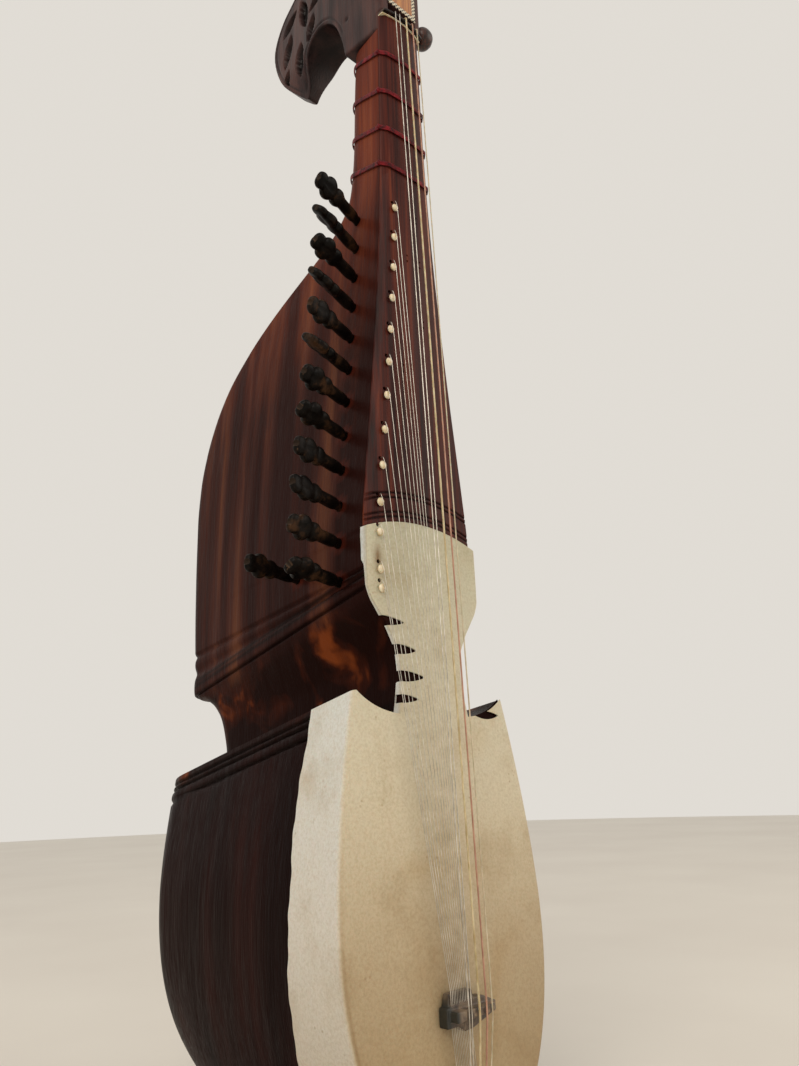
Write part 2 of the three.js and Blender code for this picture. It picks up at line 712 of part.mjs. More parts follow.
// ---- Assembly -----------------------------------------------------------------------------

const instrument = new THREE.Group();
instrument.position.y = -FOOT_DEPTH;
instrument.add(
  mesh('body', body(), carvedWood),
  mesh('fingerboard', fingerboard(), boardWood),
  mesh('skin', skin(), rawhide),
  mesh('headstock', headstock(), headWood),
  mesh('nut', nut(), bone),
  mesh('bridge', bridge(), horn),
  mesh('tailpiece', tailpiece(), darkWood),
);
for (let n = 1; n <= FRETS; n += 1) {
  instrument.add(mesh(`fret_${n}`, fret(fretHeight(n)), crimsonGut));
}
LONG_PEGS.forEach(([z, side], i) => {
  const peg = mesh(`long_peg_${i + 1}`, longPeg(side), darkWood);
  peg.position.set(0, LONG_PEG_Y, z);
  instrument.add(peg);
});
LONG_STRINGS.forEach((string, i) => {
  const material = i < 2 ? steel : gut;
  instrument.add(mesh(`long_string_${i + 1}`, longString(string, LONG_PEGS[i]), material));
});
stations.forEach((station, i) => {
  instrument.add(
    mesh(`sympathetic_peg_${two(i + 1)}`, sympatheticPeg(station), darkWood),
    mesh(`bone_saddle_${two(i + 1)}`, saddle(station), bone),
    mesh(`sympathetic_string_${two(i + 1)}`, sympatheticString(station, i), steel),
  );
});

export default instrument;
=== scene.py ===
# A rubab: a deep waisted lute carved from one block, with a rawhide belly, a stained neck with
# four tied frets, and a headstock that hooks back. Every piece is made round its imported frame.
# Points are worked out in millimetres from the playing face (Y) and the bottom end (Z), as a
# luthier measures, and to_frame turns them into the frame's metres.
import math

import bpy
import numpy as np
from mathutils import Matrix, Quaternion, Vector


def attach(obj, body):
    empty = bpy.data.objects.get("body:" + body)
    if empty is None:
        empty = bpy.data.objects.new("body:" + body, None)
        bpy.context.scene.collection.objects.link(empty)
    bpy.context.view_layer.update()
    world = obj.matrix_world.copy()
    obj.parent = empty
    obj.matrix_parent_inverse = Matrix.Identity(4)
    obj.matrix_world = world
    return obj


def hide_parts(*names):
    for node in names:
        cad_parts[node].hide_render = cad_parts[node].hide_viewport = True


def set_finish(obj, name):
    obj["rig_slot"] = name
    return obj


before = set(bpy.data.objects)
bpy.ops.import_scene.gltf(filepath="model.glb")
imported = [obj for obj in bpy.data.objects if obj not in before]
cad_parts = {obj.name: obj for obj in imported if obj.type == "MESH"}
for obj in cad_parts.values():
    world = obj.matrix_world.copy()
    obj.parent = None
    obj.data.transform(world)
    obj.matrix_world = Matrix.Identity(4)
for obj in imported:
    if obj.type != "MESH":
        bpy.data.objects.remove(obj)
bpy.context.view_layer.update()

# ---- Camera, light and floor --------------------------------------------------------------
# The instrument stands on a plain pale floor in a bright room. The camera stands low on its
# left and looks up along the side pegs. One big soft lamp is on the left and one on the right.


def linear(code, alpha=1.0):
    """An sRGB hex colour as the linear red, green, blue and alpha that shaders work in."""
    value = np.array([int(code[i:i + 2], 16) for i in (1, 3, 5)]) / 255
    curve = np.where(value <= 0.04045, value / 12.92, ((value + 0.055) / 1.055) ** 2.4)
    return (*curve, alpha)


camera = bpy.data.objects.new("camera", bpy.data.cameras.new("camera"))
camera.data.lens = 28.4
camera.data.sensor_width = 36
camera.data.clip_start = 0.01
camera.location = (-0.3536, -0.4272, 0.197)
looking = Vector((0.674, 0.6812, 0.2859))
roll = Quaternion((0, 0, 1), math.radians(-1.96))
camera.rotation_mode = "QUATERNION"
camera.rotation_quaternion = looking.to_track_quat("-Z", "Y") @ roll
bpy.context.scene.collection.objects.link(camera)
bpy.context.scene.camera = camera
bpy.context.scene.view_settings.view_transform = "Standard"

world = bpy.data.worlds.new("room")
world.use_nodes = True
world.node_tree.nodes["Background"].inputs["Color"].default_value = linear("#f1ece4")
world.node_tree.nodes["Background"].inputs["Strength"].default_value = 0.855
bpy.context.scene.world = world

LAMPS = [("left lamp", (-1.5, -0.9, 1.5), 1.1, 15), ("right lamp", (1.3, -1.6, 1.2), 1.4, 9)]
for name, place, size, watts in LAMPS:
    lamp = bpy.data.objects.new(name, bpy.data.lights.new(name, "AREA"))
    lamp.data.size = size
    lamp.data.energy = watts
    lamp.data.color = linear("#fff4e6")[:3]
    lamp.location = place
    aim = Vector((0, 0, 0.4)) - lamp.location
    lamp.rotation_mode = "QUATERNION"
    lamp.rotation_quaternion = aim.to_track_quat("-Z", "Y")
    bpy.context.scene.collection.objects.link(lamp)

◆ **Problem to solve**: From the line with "const instrument = new THREE.Group();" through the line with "before = set(bpy.data.objects)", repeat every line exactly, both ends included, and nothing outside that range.

◆ **Exercise result**:
const instrument = new THREE.Group();
instrument.position.y = -FOOT_DEPTH;
instrument.add(
  mesh('body', body(), carvedWood),
  mesh('fingerboard', fingerboard(), boardWood),
  mesh('skin', skin(), rawhide),
  mesh('headstock', headstock(), headWood),
  mesh('nut', nut(), bone),
  mesh('bridge', bridge(), horn),
  mesh('tailpiece', tailpiece(), darkWood),
);
for (let n = 1; n <= FRETS; n += 1) {
  instrument.add(mesh(`fret_${n}`, fret(fretHeight(n)), crimsonGut));
}
LONG_PEGS.forEach(([z, side], i) => {
  const peg = mesh(`long_peg_${i + 1}`, longPeg(side), darkWood);
  peg.position.set(0, LONG_PEG_Y, z);
  instrument.add(peg);
});
LONG_STRINGS.forEach((string, i) => {
  const material = i < 2 ? steel : gut;
  instrument.add(mesh(`long_string_${i + 1}`, longString(string, LONG_PEGS[i]), material));
});
stations.forEach((station, i) => {
  instrument.add(
    mesh(`sympathetic_peg_${two(i + 1)}`, sympatheticPeg(station), darkWood),
    mesh(`bone_saddle_${two(i + 1)}`, saddle(station), bone),
    mesh(`sympathetic_string_${two(i + 1)}`, sympatheticString(station, i), steel),
  );
});

export default instrument;
=== scene.py ===
# A rubab: a deep waisted lute carved from one block, with a rawhide belly, a stained neck with
# four tied frets, and a headstock that hooks back. Every piece is made round its imported frame.
# Points are worked out in millimetres from the playing face (Y) and the bottom end (Z), as a
# luthier measures, and to_frame turns them into the frame's metres.
import math

import bpy
import numpy as np
from mathutils import Matrix, Quaternion, Vector


def attach(obj, body):
    empty = bpy.data.objects.get("body:" + body)
    if empty is None:
        empty = bpy.data.objects.new("body:" + body, None)
        bpy.context.scene.collection.objects.link(empty)
    bpy.context.view_layer.update()
    world = obj.matrix_world.copy()
    obj.parent = empty
    obj.matrix_parent_inverse = Matrix.Identity(4)
    obj.matrix_world = world
    return obj


def hide_parts(*names):
    for node in names:
        cad_parts[node].hide_render = cad_parts[node].hide_viewport = True


def set_finish(obj, name):
    obj["rig_slot"] = name
    return obj


before = set(bpy.data.objects)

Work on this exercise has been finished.